Written request
Find the number of lines below in which the word "parts" appears, and write that number only.

== Provided information ==

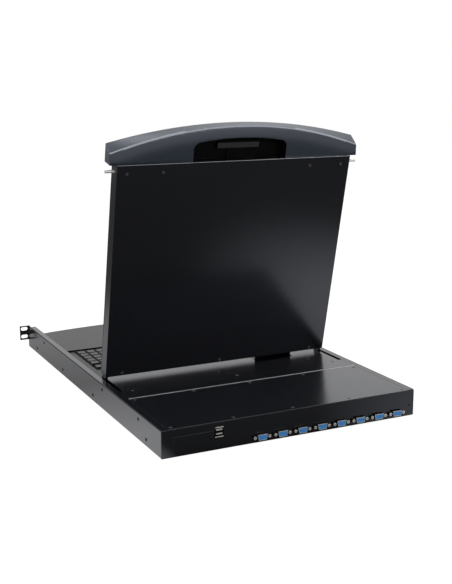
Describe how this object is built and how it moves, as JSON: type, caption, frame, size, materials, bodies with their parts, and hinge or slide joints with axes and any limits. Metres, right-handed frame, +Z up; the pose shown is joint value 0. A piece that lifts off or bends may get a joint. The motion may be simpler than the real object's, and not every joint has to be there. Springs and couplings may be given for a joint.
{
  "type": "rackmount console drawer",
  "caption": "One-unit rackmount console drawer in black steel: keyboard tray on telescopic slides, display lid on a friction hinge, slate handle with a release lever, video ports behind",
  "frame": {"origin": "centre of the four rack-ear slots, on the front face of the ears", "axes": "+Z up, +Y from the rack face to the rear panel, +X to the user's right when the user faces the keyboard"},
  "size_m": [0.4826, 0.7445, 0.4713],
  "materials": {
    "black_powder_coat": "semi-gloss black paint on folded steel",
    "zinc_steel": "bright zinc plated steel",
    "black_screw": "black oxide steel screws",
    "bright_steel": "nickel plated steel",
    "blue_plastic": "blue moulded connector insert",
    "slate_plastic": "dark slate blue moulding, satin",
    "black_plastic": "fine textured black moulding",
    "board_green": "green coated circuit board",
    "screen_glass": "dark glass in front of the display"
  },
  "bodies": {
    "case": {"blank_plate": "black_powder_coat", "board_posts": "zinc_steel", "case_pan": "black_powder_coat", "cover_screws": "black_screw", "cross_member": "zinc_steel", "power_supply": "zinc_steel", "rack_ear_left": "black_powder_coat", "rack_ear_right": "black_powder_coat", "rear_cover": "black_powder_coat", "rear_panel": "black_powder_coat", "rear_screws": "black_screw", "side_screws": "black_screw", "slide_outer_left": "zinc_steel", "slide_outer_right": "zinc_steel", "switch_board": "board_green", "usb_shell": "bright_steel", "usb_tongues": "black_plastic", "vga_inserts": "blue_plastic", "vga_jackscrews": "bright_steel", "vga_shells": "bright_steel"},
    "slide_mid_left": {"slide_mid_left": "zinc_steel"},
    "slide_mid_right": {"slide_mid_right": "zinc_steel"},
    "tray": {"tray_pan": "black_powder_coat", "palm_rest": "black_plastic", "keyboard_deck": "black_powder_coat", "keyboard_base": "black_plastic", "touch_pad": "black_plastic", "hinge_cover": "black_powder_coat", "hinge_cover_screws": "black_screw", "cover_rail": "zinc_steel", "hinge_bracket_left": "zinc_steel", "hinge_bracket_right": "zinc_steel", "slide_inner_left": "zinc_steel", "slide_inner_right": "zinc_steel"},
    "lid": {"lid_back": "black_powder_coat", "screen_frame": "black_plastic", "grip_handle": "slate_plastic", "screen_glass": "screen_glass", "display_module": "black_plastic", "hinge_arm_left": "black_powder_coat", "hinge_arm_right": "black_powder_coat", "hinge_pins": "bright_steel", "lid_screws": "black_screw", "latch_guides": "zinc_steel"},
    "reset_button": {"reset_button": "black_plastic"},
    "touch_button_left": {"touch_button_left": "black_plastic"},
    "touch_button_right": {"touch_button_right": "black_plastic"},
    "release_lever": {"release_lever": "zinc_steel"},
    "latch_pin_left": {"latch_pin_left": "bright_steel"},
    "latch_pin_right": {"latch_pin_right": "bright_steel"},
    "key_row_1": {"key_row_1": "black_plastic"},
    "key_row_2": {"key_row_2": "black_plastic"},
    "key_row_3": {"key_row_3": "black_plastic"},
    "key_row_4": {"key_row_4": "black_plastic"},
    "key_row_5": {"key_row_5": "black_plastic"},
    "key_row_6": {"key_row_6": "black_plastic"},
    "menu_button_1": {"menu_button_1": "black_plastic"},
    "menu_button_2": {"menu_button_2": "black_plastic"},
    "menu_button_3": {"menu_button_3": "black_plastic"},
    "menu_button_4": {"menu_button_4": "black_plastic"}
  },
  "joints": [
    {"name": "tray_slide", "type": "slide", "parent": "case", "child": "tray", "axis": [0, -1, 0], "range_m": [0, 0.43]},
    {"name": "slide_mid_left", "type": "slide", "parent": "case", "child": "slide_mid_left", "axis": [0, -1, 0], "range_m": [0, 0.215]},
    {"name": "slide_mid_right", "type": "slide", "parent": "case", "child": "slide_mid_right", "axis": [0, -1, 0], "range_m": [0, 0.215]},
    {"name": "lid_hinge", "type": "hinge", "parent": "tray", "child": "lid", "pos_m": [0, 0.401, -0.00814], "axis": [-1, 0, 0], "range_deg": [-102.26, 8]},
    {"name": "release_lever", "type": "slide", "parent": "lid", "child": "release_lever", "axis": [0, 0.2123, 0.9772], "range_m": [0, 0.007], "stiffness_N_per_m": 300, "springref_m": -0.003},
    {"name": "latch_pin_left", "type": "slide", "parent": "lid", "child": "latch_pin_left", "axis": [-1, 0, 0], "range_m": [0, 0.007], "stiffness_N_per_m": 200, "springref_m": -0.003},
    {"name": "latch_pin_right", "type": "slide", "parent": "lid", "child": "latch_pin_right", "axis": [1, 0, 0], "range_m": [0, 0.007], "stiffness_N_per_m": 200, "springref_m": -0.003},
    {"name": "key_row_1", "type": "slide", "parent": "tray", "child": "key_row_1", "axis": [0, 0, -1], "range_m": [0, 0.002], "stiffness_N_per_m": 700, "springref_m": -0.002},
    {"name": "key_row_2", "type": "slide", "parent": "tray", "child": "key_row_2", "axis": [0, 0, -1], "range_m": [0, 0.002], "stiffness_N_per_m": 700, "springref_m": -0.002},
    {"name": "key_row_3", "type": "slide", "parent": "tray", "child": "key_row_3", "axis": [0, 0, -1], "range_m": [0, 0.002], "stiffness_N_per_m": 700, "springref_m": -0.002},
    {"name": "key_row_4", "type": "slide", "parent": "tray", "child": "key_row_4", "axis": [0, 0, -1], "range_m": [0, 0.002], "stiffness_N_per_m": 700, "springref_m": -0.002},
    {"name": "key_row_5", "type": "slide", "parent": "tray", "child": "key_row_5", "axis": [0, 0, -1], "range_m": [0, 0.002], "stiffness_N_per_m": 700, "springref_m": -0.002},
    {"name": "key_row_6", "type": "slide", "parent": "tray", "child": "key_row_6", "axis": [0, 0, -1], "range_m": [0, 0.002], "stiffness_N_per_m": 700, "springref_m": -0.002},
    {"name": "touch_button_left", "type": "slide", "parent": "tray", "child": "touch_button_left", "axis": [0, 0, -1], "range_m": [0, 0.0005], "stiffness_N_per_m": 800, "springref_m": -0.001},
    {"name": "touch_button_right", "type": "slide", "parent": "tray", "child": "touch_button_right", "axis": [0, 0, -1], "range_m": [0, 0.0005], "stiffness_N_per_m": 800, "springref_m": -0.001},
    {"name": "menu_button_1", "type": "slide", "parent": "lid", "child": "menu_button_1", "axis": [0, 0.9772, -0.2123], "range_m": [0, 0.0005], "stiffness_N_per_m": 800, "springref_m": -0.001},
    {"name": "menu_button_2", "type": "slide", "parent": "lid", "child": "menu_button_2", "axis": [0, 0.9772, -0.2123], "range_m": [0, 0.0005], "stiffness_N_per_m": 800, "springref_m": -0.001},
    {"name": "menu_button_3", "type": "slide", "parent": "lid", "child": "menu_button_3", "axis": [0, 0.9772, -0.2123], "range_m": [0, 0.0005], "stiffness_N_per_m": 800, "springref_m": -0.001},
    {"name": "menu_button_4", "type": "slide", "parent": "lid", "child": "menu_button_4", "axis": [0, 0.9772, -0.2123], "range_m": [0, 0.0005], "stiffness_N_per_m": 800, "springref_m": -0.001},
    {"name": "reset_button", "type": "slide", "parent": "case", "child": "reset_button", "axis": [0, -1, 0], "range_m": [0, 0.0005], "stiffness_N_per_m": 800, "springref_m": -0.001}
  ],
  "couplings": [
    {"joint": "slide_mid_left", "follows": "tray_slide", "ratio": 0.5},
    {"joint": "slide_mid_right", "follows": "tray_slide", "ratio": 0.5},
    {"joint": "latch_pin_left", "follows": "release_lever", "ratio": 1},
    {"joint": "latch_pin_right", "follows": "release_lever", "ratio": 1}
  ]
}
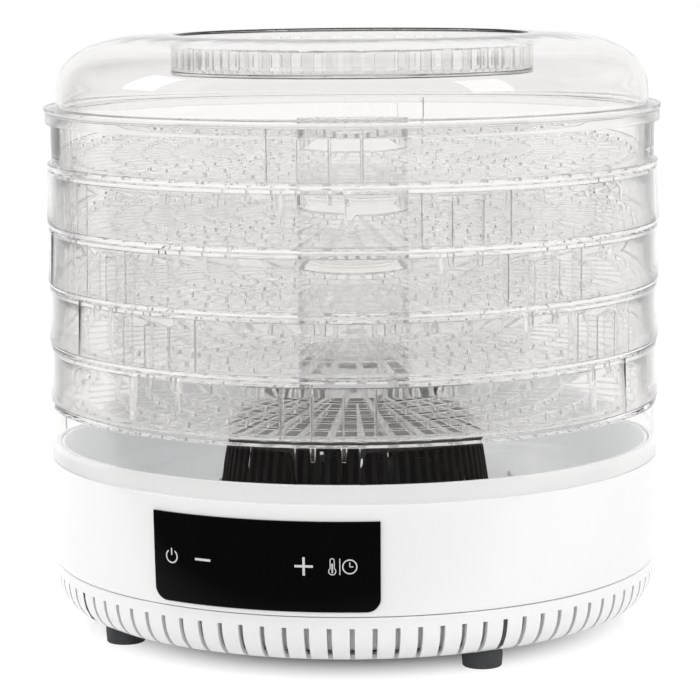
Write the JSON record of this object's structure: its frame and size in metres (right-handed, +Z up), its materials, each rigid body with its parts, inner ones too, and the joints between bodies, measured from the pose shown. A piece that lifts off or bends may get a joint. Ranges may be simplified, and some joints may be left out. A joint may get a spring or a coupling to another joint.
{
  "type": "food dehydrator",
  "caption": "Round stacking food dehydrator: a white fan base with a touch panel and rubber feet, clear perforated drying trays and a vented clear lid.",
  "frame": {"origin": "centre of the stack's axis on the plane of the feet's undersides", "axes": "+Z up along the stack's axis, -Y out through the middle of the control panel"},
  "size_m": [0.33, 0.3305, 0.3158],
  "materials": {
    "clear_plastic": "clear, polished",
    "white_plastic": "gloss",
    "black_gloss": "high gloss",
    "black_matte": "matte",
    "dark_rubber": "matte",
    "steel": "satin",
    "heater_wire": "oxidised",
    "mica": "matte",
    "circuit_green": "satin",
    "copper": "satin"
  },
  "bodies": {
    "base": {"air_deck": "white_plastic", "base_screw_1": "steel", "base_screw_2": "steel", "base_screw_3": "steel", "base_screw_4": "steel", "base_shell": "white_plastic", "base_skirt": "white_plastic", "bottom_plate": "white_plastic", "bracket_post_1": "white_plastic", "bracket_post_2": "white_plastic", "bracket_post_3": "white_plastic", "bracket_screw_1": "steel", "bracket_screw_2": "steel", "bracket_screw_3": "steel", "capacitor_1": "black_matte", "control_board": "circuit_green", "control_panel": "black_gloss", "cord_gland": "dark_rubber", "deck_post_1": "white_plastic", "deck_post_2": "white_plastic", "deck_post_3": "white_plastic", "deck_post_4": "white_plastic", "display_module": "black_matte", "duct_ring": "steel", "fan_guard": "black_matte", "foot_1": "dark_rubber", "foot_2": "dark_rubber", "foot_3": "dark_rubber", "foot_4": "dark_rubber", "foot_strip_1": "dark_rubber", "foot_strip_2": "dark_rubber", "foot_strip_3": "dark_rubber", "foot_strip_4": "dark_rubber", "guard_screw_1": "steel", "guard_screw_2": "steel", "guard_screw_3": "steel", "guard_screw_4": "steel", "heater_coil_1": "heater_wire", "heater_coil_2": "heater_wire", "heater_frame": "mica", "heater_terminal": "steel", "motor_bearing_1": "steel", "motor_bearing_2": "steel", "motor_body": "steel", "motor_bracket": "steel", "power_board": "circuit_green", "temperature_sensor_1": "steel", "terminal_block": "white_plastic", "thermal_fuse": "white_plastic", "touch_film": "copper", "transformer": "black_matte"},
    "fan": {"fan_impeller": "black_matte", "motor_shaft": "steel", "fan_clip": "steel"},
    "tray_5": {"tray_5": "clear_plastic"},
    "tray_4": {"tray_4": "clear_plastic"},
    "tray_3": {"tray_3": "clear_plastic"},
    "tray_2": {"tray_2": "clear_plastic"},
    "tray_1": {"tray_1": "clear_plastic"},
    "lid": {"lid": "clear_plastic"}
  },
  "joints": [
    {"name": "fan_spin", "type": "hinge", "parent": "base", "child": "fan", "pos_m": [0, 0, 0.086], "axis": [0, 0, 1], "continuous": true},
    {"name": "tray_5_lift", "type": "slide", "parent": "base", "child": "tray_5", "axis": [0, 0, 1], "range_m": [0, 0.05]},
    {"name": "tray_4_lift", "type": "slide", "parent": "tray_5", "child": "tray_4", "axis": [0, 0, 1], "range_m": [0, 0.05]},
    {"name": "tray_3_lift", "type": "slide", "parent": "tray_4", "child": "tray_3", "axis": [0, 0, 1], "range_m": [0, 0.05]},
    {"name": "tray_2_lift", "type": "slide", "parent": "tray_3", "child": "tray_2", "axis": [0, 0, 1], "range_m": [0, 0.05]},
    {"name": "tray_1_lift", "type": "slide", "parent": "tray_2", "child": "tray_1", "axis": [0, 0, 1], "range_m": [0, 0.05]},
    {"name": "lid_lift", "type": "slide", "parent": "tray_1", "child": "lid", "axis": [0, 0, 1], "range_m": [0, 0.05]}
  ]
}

===

Solution
2